高さがあって食べやすい! とさまざまな猫たちに愛されている「脚付フードボウルシリーズ」。2014年から多くのファンに支持されてきたシリーズに、2022年から新しく仲間入りした斜めの食器「脚付にゃにゃめフードボウル」*は、どのような経緯で作られたのでしょうか? 猫壱代表の竹内さんに、製作秘話をお聞きしました!
*発売当初の名称は「脚付フードボウル 斜めタイプ」。
要望に応える形で誕生したプロジェクト
最初に「食器を斜めにしよう」と考えたきっかけを教えてください!
猫壱は、「子猫からシニア猫までが毎日使う《食器》で良いものができたら、多くの方に喜んでもらえる」という考えから、2014年に「脚付フードボウルシリーズ」を開発・発売しました。社内では「500個を売るのに半年ぐらいかかるかな」と予想していたのですが、2024年の時点では累計270万個ほどを販売するヒット商品となりました。しかし、同シリーズのレビューなどを通して、まだカバーできていない要望が見えてきたのです。
多かった要望は「ドライフードは食べやすいが、ウェットフードは舌で押されて端に寄ってしまう」というものでした。ほかにも、「うつむく姿勢になるので、首に負担がかかるのが心配」、「鼻ペチャの子で食べにくいことがある」などの声がありました。
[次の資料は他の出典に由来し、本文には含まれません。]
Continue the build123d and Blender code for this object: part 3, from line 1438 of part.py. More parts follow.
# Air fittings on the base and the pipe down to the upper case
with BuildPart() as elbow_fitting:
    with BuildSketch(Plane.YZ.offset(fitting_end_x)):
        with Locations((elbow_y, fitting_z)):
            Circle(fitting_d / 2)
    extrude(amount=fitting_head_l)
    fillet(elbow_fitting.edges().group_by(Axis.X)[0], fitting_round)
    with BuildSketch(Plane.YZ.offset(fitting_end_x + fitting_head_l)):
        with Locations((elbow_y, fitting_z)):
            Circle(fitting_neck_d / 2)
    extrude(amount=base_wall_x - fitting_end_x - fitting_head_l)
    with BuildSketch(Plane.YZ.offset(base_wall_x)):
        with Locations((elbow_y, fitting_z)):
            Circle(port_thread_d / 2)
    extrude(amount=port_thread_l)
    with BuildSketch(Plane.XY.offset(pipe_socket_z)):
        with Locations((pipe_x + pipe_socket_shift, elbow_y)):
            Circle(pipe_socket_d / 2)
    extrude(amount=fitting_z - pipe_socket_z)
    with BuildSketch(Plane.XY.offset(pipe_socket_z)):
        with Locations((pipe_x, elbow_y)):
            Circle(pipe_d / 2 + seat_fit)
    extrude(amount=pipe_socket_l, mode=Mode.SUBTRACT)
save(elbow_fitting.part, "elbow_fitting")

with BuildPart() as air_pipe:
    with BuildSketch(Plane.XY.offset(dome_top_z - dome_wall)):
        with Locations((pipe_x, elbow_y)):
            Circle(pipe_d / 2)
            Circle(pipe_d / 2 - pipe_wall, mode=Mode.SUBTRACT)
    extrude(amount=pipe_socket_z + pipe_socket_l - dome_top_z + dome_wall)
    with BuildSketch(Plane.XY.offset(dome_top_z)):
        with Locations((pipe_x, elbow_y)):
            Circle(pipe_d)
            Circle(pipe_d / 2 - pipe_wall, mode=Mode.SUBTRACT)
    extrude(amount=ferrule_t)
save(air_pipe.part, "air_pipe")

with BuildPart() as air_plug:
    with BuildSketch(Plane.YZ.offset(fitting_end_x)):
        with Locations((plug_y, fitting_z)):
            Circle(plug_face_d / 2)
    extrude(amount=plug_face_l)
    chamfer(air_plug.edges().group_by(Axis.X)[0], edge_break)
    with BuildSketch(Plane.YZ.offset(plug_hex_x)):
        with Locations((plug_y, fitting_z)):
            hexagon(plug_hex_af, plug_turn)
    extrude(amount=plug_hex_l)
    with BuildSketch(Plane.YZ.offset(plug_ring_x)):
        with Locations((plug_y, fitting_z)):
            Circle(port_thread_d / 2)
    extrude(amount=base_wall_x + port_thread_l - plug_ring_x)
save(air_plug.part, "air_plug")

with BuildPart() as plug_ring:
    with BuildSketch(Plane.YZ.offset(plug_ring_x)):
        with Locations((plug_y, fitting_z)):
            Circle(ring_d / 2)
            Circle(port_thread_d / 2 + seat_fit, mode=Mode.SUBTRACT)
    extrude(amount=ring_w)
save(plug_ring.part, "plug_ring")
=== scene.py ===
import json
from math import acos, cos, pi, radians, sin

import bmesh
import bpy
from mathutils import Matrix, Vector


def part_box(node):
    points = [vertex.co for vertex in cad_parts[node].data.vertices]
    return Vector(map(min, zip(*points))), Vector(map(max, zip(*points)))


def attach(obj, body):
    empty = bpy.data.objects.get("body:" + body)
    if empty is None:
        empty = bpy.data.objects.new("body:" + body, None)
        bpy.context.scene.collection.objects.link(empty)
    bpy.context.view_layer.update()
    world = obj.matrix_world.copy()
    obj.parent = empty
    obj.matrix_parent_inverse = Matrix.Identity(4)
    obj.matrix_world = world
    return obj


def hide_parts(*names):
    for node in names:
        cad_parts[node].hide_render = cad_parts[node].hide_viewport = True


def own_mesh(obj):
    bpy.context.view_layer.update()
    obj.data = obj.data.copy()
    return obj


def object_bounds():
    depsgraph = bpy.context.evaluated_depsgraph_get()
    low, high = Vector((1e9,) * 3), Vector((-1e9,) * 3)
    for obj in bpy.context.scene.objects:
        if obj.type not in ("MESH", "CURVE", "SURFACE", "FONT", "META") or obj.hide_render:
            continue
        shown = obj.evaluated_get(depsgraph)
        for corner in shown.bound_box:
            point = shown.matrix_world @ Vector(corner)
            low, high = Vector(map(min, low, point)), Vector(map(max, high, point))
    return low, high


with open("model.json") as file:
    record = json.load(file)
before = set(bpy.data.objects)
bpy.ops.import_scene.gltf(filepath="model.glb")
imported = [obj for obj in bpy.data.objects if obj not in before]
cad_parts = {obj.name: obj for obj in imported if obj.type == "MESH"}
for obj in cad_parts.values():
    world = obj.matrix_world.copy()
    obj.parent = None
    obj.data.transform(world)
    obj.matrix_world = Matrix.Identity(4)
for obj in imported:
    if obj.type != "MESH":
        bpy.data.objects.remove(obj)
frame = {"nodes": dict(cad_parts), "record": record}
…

これらの声に応えられる製品を検討し、「食器に角度をつけたら、フードが手前に集まって食べやすいのでは」という発想にたどりつきました。こうして2021年に、同シリーズの「斜めタイプ」の制作プロジェクトがはじまりました。
角度、サイズ、高さ、梱包……試行錯誤の結晶!
「斜めタイプ」を制作するうえで工夫した点を教えてください!
いちばん最初は、ざっくりと「脚付フードボウルシリーズに角度をつけたもの」をイメージしていました。しかし、ひとくちに「角度をつける」と言っても、角度が浅すぎると食べにくいですし、急すぎるとドライフードがこぼれてしまいます。食べやすさとこぼれにくさが両立する角度を探して数パターンの試作品を作りました。そして実際に猫に使ってもらったところ、設置面に対して15度が一番良い結果となりました。
次に試行錯誤をした点は、シリーズの特徴でもある、こぼれ防止のための食器のフチの「かえし」です。実は最初の試作では「斜めの食器にかえしをつけるのは難しい」と製造現場に断られていたのです。しかし、粘り強く製造現場と調整を重ねて、制作の承諾を得ました。制作難易度の高さから、最初は生産ロスがとても多かったのですが、徐々にノウハウが蓄積され、今はロスもかなり抑えられています。
ボウルの大きさや深さの設計も工夫しました。長毛の猫の胸元が汚れにくく、髭が当たらず食べやすい食器を目指して、同シリーズ浅広口タイプの高さを踏襲したままボウルの部分のみを大きくした試作品を作成しました。試作品を見たとき、開発担当者は、「パラボラアンテナだ」と思ったそうです。上部が大きくて脚が細いので、確かに似ていますね。
この試作品を猫に使ってもらったところ、食べやすいことが分かったので、この方向性のまま若干サイズを小さくして完成品としました。
こうして、プロジェクトがはじまってから1年後の2022年に、「脚付フードボウル 斜めタイプ」が発売されました。
ファンに愛される製品に
発売後、購入した方からの声はどのようなものでしたか?
ありがたいことに、「斜めタイプ」は多くのファンに愛される製品となりました。
購入のきっかけとして良くいただく声は「シニアになってウェットフードに切り替えたことで、フードをこぼしてしまうようになったため、こぼれにくい食器がほしかった」「顔の周りが汚れにくい食器がほしかった」というものです。購入した方からの「完食することが増えた」「食いつきが良くなった」という感想を見ると嬉しいですね。
2023年には、アンケートを通してファンの皆様から「にゃにゃめフードボウル」という名称をいただきました。今は「脚付にゃにゃめフードボウル」という名前で、サイズ展開を増やして販売しています。
最後に、この記事を読んでいる方にメッセージをお願いします!
猫壱の製品を使用していただいている皆様、いつもご愛顧いただきありがとうございます。
今、専門店などで猫用品を探すと、高さがあって自然素材の食器が当たり前になっています。しかし当社が同シリーズを発売する前は、平たい形で、プラスチック製やステンレス製の食器がほとんどでした。当時、一般的ではなかった製品を発売するのには、購入や口コミ、ご意見などを通して支えてくださるお客様の存在は欠かせないものでした。つまり、猫壱はお客様と一緒に作りあげてきたブランドなのです。
これからも「猫ファースト」の姿勢を忘れずに、猫の生活を支える製品を作っていくので、よろしくお願いいたします。